# TASK REQUIREMENTS:
Check each line of the data for "bodies" and select those that have it.

# DATASET SECTION:
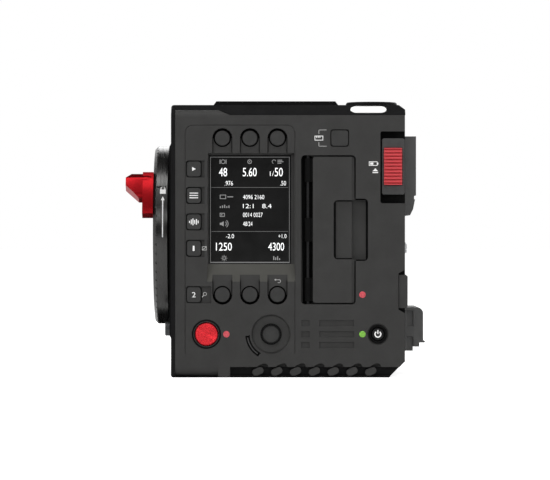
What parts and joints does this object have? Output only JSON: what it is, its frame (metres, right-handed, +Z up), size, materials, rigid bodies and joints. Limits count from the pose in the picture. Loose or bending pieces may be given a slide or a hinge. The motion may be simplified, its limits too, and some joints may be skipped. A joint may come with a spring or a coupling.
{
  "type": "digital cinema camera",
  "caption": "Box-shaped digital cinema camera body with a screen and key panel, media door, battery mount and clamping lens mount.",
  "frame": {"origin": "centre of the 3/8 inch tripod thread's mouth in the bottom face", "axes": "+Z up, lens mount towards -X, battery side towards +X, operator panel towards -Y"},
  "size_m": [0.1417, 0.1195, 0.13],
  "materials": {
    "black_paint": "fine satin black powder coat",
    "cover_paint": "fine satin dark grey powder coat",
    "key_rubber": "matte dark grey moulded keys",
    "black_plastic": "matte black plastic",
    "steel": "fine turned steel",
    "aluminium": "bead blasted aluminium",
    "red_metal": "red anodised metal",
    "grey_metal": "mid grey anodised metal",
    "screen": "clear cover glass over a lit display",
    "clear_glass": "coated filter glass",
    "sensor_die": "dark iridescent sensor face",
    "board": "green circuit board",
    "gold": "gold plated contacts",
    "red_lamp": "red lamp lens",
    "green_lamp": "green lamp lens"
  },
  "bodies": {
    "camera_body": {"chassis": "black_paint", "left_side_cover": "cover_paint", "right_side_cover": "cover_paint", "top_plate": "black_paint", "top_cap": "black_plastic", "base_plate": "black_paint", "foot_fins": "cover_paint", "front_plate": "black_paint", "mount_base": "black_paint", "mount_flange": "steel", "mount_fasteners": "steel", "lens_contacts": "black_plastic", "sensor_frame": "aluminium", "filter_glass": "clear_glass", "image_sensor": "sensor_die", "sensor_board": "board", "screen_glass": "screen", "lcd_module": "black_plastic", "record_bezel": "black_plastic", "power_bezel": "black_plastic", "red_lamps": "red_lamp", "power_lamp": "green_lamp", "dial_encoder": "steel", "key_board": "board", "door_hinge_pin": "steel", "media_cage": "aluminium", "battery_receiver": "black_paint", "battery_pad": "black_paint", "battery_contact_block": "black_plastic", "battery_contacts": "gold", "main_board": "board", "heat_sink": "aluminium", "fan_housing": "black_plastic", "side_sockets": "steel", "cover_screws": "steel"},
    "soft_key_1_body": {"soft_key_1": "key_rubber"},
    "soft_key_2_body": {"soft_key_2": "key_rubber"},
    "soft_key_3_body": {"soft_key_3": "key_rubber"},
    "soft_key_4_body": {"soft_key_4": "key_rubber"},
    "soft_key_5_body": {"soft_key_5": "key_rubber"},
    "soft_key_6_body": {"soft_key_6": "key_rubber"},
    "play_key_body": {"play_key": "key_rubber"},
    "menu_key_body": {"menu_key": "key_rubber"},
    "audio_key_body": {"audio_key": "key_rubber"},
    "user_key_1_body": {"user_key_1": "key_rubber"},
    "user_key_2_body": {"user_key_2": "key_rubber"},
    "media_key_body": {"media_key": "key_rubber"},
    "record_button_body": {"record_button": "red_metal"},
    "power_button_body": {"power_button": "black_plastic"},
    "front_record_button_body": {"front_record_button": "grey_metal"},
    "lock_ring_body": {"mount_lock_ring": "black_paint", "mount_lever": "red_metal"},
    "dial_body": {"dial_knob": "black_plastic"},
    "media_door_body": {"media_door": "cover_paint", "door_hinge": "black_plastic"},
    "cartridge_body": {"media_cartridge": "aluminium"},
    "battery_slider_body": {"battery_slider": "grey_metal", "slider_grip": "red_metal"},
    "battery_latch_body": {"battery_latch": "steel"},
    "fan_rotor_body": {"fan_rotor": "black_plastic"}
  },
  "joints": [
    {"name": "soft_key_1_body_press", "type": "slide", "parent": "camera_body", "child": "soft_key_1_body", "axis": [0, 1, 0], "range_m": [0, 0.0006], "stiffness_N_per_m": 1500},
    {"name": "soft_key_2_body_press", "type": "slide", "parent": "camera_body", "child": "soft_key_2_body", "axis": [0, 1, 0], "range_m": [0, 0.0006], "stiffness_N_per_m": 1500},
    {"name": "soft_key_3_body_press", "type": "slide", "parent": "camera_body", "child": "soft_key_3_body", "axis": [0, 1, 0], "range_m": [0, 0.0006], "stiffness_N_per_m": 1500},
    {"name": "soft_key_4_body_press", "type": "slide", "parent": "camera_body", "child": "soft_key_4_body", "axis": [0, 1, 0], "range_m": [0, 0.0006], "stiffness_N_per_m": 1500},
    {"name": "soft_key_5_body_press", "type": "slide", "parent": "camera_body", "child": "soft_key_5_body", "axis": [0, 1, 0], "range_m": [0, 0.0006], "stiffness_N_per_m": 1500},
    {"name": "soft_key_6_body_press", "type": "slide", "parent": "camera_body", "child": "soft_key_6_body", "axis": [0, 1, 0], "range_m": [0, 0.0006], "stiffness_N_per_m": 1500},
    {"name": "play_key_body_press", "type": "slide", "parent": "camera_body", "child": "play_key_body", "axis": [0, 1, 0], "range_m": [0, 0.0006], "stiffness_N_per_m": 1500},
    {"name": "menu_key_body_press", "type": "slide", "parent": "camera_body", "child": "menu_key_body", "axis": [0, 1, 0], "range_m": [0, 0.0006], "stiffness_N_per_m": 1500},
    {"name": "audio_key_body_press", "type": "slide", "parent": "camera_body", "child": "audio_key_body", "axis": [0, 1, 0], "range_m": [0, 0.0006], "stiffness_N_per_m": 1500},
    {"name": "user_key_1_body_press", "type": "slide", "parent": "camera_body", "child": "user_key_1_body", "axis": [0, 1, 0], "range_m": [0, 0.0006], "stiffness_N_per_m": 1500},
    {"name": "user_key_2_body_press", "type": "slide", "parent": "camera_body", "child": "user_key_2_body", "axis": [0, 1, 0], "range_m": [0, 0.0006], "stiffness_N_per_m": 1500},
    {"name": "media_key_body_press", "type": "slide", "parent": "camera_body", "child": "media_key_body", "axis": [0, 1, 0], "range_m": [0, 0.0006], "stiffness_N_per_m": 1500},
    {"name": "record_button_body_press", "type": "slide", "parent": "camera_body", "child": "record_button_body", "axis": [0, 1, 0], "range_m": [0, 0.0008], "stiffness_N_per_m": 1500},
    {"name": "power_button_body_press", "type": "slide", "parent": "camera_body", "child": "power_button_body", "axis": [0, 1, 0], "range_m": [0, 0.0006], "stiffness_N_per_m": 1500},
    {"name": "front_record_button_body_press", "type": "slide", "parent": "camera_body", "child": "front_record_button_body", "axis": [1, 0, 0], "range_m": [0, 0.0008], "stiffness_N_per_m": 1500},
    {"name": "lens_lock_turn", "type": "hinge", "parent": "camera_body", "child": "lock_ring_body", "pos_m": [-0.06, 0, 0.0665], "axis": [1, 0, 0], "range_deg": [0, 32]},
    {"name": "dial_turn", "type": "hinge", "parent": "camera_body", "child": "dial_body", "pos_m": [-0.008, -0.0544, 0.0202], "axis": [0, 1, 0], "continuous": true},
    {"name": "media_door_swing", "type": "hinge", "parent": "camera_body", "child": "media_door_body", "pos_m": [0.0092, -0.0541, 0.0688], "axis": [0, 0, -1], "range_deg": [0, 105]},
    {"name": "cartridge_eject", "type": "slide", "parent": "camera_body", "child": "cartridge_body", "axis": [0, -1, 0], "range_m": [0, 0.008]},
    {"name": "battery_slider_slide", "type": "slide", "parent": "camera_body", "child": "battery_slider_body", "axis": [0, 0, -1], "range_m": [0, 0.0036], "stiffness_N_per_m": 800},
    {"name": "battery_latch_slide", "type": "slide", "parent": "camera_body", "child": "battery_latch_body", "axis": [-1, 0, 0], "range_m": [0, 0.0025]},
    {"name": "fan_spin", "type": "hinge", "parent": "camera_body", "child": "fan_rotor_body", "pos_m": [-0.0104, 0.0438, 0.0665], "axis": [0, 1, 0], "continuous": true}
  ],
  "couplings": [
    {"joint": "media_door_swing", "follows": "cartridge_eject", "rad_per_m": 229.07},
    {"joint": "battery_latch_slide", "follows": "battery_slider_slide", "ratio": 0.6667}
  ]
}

# SOLUTION TO THIS TASK:
What parts and joints does this object have? Output only JSON: what it is, its frame (metres, right-handed, +Z up), size, materials, rigid bodies and joints. Limits count from the pose in the picture. Loose or bending pieces may be given a slide or a hinge. The motion may be simplified, its limits too, and some joints may be skipped. A joint may come with a spring or a coupling.
  "bodies": {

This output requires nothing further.